- [Task objective]: Quote the records below word for word, please, from the very first line through the one that contains "slat faces -Y.", and nothing beyond it.

(Records with modeling code)
************
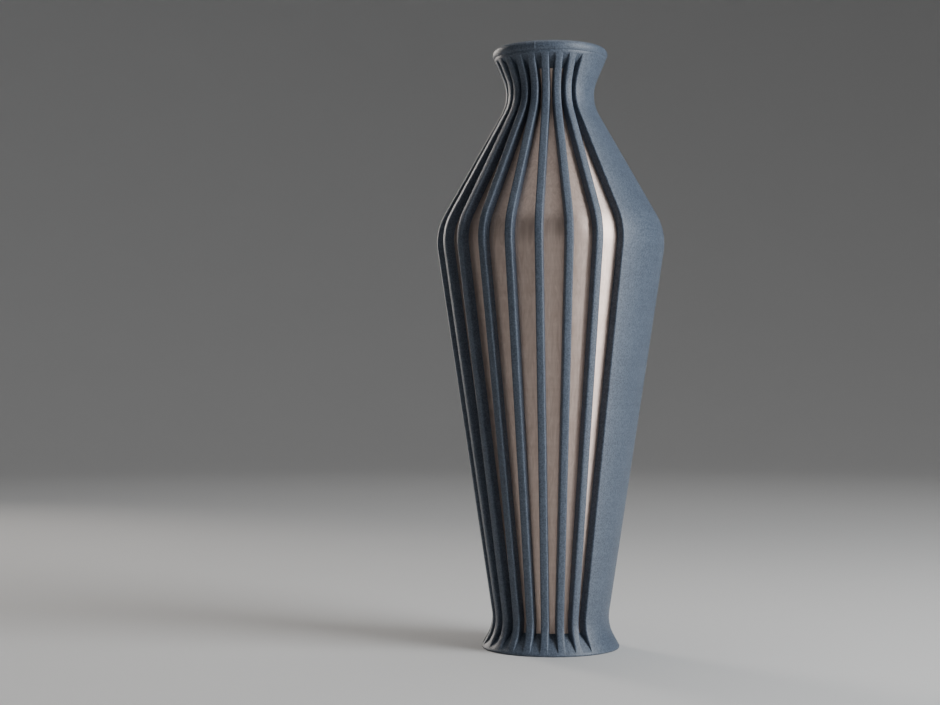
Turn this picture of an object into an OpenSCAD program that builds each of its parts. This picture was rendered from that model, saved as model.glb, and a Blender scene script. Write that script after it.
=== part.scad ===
// Tall slatted vase in two colours: an outer shell, slatted on one half and
// smooth on the other, printed around an inner vase that holds the water.
// The origin is the centre of the foot, on the surface that the vase stands on.
// +Z is up, and the middle slat faces -Y.

/* [Overall] */
// Height of the whole vase
overall_h = 400; // [300:5:500]
// Diameter at the shoulder, the widest place
shoulder_d = 152.5; // [120:0.5:190]

/* [Outline] */
// Diameter of the foot where it meets the table
foot_d = 92; // [82:1:95]
// Diameter of the waist just above the foot
ankle_d = 78; // [75:0.2:88]
// Height of that waist above the table
ankle_h = 20.4; // [19:0.2:30]
// Radius of the hollow curve from the foot into the body
ankle_curve_r = 25; // [15:1:29]
// Distance from the top down to the centre of the shoulder curve
shoulder_drop = 130.6; // [100:0.2:170]
// Radius of the rounded shoulder
shoulder_curve_r = 38; // [15:1:60]
// Diameter of the neck, the narrowest place
neck_d = 59; // [49:0.5:70]
// Distance from the top down to the neck
neck_drop = 31; // [27:0.2:40]
// Radius of the hollow curve at the neck
neck_curve_r = 27; // [10:1:38]
// Diameter of the flare just under the rim
flare_d = 74.6; // [68:0.2:77]

/* [Rim and foot] */
// Outer diameter of the rounded rim
rim_d = 77; // [75:0.2:86]
// Height of the rounded rim
rim_h = 7.4; // [4:0.1:9]
// Thickness of the shell's closed bottom
base_t = 3; // [2:0.5:6]
// Rounding of the foot's lower edge
foot_round_r = 1; // [0.5:0.1:1.5]

/* [Slats] */
// Number of slats on the slatted half
slat_count = 11; // [3:2:11]
// Angle from one slat to the next
slat_pitch = 15; // [13:0.1:15]
// Thickness of a slat, the same over its whole height
slat_t = 5.2; // [4:0.1:6.6]
// How far the slats stand out from the inner vase
slat_depth = 6; // [4:0.1:7]
// Height above the table where the slots reach the shell's surface
slot_start_h = 2; // [1.6:0.1:5]
// Height of the ramp at the bottom of each slot
foot_ramp_h = 11.4; // [8:0.2:18]
// Height of the plain collar between the top of the slots and the rim
collar_h = 0.8; // [0.4:0.1:4]
// Height of the ramp at the top of each slot
rim_ramp_h = 8.8; // [4:0.2:12]

/* [Inner vase] */
// Thickness of the inner vase's wall
wall_t = 2.4; // [1.2:0.2:4]
// Thickness of the inner vase's floor
floor_t = 4; // [2:0.5:8]

/* [Colours] */
// Colour of the outer shell
shell_color = "#66788C"; // [#66788C:Blue grey, #4A4F55:Graphite, #DAD7CF:Chalk]
// Colour of the inner vase
inner_color = "#CDA995"; // [#CDA995:Rose champagne, #B98A5A:Copper, #E7DCC8:Ivory]

/* [Hidden] */
$fn = 96;

// Degrees between the points of an arc in an outline
arc_step = 4;
// How far a cutting shape runs past the surface that it cuts
over = 1;

// Heights that are set by a distance from the top
shoulder_h = overall_h - shoulder_drop;
neck_h = overall_h - neck_drop;
rim_bottom_h = overall_h - rim_h;
slot_end_h = rim_bottom_h - collar_h;

// The outline, from the foot to the rim, as a chain of circles that the
// surface touches. Each is [centre radius, centre height, signed radius], and
// the sign is plus where the surface bulges and minus where it is hollow.
// The first is the rounded edge of the foot, and the last is a point.
OUTLINE = [
    [foot_d / 2 - foot_round_r, foot_round_r, foot_round_r],
    [ankle_d / 2 + ankle_curve_r, ankle_h, -ankle_curve_r],
    [shoulder_d / 2 - shoulder_curve_r, shoulder_h, shoulder_curve_r],
    [neck_d / 2 + neck_curve_r, neck_h, -neck_curve_r],
    [flare_d / 2, rim_bottom_h, 0]
];

// Angle of the outward normal of the straight line that touches circles a and b
function line_normal(a, b) =
    let (across = b[0] - a[0], up = b[1] - a[1], gap = norm([across, up]))
    atan2(-across, up) + asin((a[2] - b[2]) / gap);

// Points on circle c from normal angle a0 to normal angle a1. Those between the
// ends are at whole steps, so that the widest and narrowest points are among them.
function arc_points(c, a0, a1) =
    let (
        turn = sign(a1 - a0) * arc_step,
        inner_steps = [floor(a0 / turn) + 1 : ceil(a1 / turn) - 1],
        angles = concat(a0, [for (i = inner_steps) i * turn], a1)
    )
    [for (a = angles) [c[0] + c[2] * cos(a), c[1] + c[2] * sin(a)]];

// The outline moved inwards by depth, as a list of [radius, height]
function wall_line(depth) =
    let (
        chain = [for (c = OUTLINE) [c[0], c[1], c[2] - depth]],
        last = len(chain) - 1,
        normals = [for (i = [0:last - 1]) line_normal(chain[i], chain[i + 1])]
    )
    concat(
        end_point(chain[0], normals[0], 0),
        [for (i = [1:last - 1]) each arc_points(chain[i], normals[i - 1], normals[i])],
        end_point(chain[last], normals[last - 1], overall_h)
    );

// Where the straight line with this normal, touching circle c, crosses height h
function end_point(c, normal, h) =
    [[c[0] + (c[2] - (h - c[1]) * sin(normal)) / cos(normal), h]];

// Radius of a wall line at height h
function radius_at(line, h) = lookup(h, [for (p = line) [p[1], p[0]]]);

// The stretch of a wall line from height h0 to height h1
function stretch(line, h0, h1) = concat(
    [[radius_at(line, h0), h0]],
    [for (p = line) if (p[1] > h0 && p[1] < h1) p],
    [[radius_at(line, h1), h1]]
);

// The list in the opposite order
function reversed(list) = [for (i = [len(list) - 1:-1:0]) list[i]];

outer_line = wall_line(0);
joint_line = wall_line(slat_depth);
inner_line = wall_line(slat_depth + wall_t);
mouth_r = radius_at(inner_line, rim_bottom_h);

// The round band of the rim and the rounded edge inside the mouth
rim_r = rim_h / 2;
rim_outer_circle = [rim_d / 2 - rim_r, overall_h - rim_r, rim_r];
rim_inner_circle = [mouth_r + rim_r, overall_h - rim_r, rim_r];
rim_start_r = radius_at(outer_line, rim_bottom_h) - rim_outer_circle[0];
rim_start_angle = -acos(min(1, max(0, rim_start_r / rim_r)));

// The shell before its slots are cut: outside, rim, and down the joint line
module shell_blank() {
    joint = stretch(joint_line, base_t, rim_bottom_h);
    side = stretch(outer_line, foot_round_r, rim_bottom_h);
    // The first point of the side is left out, as the foot's rounded edge covers it
    rotate_extrude()
    polygon(concat(
        [[0, 0]],
        arc_points(OUTLINE[0], -90, line_normal(OUTLINE[0], OUTLINE[1])),
        [for (i = [1:len(side) - 1]) side[i]],
        arc_points(rim_outer_circle, rim_start_angle, 90),
        arc_points(rim_inner_circle, 90, 180),
        [[mouth_r, rim_bottom_h]],
        reversed(joint),
        [[0, base_t]]
    ));
}

// Everything outside the inner vase between the two ramps that end the slots
module slot_ring() {
    foot_ramp_top = slot_start_h + foot_ramp_h;
    rim_ramp_bottom = slot_end_h - rim_ramp_h;
    low_out = [radius_at(outer_line, slot_start_h), slot_start_h];
    low_in = [radius_at(joint_line, foot_ramp_top), foot_ramp_top];
    high_in = [radius_at(joint_line, rim_ramp_bottom), rim_ramp_bottom];
    high_out = [radius_at(outer_line, slot_end_h), slot_end_h];
    low_run = (low_in - low_out) / norm(low_in - low_out);
    high_run = (high_out - high_in) / norm(high_out - high_in);
    wall = stretch(joint_line, foot_ramp_top + over, rim_ramp_bottom - over);
    outside_r = shoulder_d / 2 + over;
    rotate_extrude()
    polygon(concat(
        [low_out - low_run * over, low_in],
        [for (p = wall) p - [over, 0]],
        [high_in, high_out + high_run * over],
        [[outside_r, slot_end_h], [outside_r, slot_start_h]]
    ));
}

// Direction at angle a from the front of the vase
function heading(a) = [sin(a), -cos(a)];

// Upright prism between the flanks of two neighbouring slats, whose slot is at angle a.
// The outermost slots end where the flank of one more slat would be, and the smooth
// half of the shell is all the rest.
module slot_wedge(a) {
    reach = overall_h;
    corner = slat_t / 2 / sin(slat_pitch / 2) * heading(a);
    sides = [heading(a - slat_pitch / 2), heading(a + slat_pitch / 2)];
    linear_extrude(overall_h)
    polygon([corner, corner + reach * sides[0], corner + reach * sides[1]]);
}

// Outer shell: foot, slats, smooth half and rim, in one piece
module outer_shell() {
    color(shell_color)
    difference() {
        shell_blank();
        for (i = [0:slat_count])
            intersection() {
                slot_ring();
                slot_wedge((i - slat_count / 2) * slat_pitch);
            }
    }
}

// Inner vase: the closed wall behind the slats, with its floor
module inner_vase() {
    floor_h = base_t + floor_t;
    color(inner_color)
    rotate_extrude()
    polygon(concat(
        [[0, base_t]],
        stretch(joint_line, base_t, rim_bottom_h),
        reversed(stretch(inner_line, floor_h, rim_bottom_h)),
        [[0, floor_h]]
    ));
}

outer_shell();
inner_vase();
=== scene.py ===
"""Looks of the slatted vase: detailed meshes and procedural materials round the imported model.

Lengths are in millimetres in the shape code and become metres when a mesh is made.
The materials' and the lights' lengths are in metres. Angles are in degrees: those round
the vase go from its front (-Y) towards +X, and a normal's angle is the one above level.
"""

import math

import bmesh
import bpy
import numpy as np
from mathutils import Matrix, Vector


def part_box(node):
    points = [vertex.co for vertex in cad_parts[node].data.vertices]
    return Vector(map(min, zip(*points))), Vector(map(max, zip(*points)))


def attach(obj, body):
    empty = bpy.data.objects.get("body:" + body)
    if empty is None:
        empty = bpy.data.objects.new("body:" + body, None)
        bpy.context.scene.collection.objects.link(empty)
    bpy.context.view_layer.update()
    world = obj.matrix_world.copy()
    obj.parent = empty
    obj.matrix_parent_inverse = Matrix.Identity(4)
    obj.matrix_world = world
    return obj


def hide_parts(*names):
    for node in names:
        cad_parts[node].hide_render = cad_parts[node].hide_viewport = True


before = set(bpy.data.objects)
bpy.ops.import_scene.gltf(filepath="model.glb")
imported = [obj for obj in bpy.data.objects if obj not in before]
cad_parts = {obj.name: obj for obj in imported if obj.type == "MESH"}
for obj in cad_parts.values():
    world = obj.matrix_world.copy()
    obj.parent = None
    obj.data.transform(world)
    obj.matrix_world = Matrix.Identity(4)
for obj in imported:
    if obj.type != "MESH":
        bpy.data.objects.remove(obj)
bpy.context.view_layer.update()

MM = 0.001

shell_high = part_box("outer_shell")[1]
inner_low, inner_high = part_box("inner_vase")

# ---------------------------------------------------------------- sizes from the frame
TOTAL_H = shell_high.z / MM
SHOULDER_R = shell_high.x / MM
BASE_T = inner_low.z / MM
RIM_BOTTOM_H = inner_high.z / MM
SLAT_DEPTH = SHOULDER_R - inner_high.x / MM

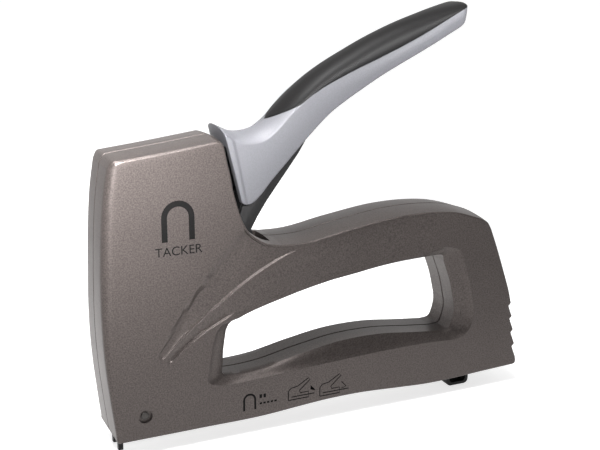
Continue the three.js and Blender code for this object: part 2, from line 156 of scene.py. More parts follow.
************
- [Result]:
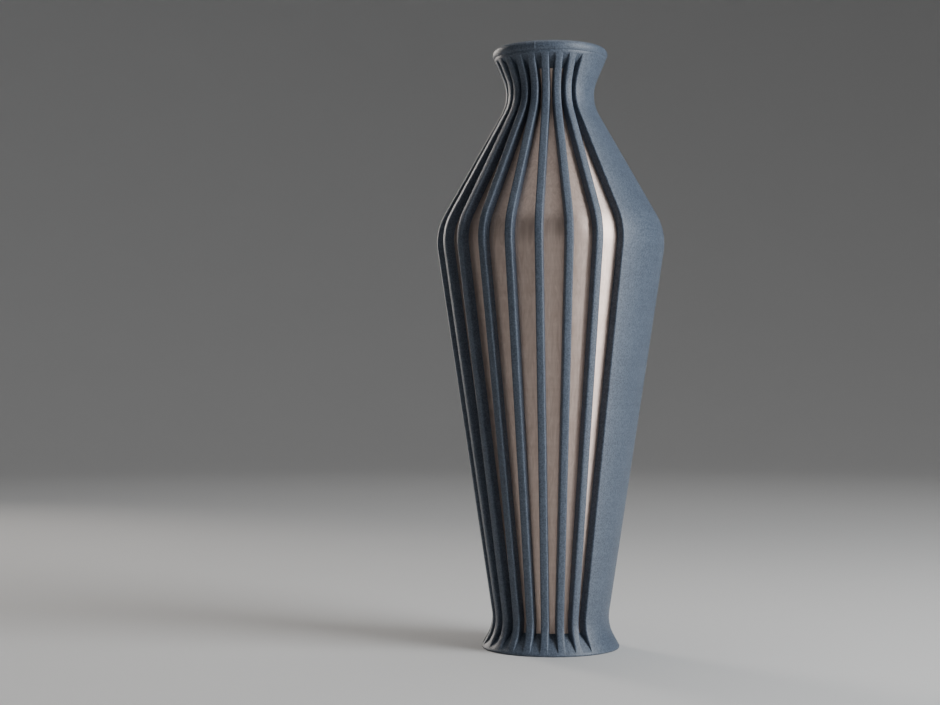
Turn this picture of an object into an OpenSCAD program that builds each of its parts. This picture was rendered from that model, saved as model.glb, and a Blender scene script. Write that script after it.
=== part.scad ===
// Tall slatted vase in two colours: an outer shell, slatted on one half and
// smooth on the other, printed around an inner vase that holds the water.
// The origin is the centre of the foot, on the surface that the vase stands on.
// +Z is up, and the middle slat faces -Y.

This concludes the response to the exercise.